"Ô de notre bonheur, toi, le fatal emblème !" (Mallarmé, Toast Funèbre)
Là où un groupe comme Wardruna magnifie la musique traditionnelle et rituelle de son pays, la rendant entraînante et, en réalité, la remettant du coup à jour, Yansen se rapproche beaucoup plus de la vision que l'on devrait avoir de la musique traditionnelle : un vieux sage entrain de déblatérer des mantras incompréhensibles avec les quelques dents qui lui reste, accoudé sur sa tige de chêne millénaire.

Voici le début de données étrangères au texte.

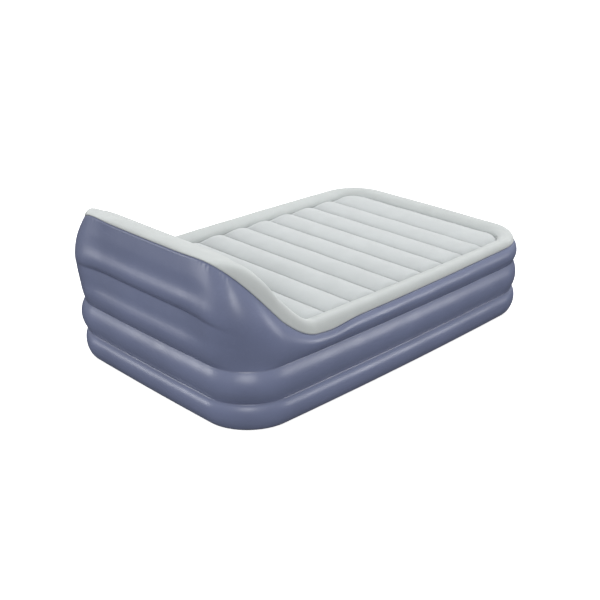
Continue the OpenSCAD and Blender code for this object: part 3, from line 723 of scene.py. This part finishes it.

En vérité, ce Schamanensang se rapproche beaucoup des travaux de chez Aural Hypnox - où plus précisément de la "Ur-music". La musique primitive. On y retrouve des fragments proches de l'amérindien, mais aussi parfois étonnement imprégnés des chants tibétains. Le chanteur de Yansen truffe son chant de polyphonie - et au final on s'éloigne de ce "faux-rituel" qu'émule si bien Arktau Eos pour adopter le style chant indien avec un peu plus de reverb' pour un côté un tantinet dark ambient. Mais point trop n'en faut. C'est le minimum syndical, Yansen n'est en fait pas charmeur du tout : et il n'y a pas besoin de grand chose pour leur musique. Quelques clochettes, une voix d'édenté, un didgeridoo discret, un tambour plat comme l'encéphalogramme d'une huitre et une guimbarde. Pas de surfait, pas de séduction avec un mix aux petits oignons. C'est rituel, donc c'est raw, et c'est tout.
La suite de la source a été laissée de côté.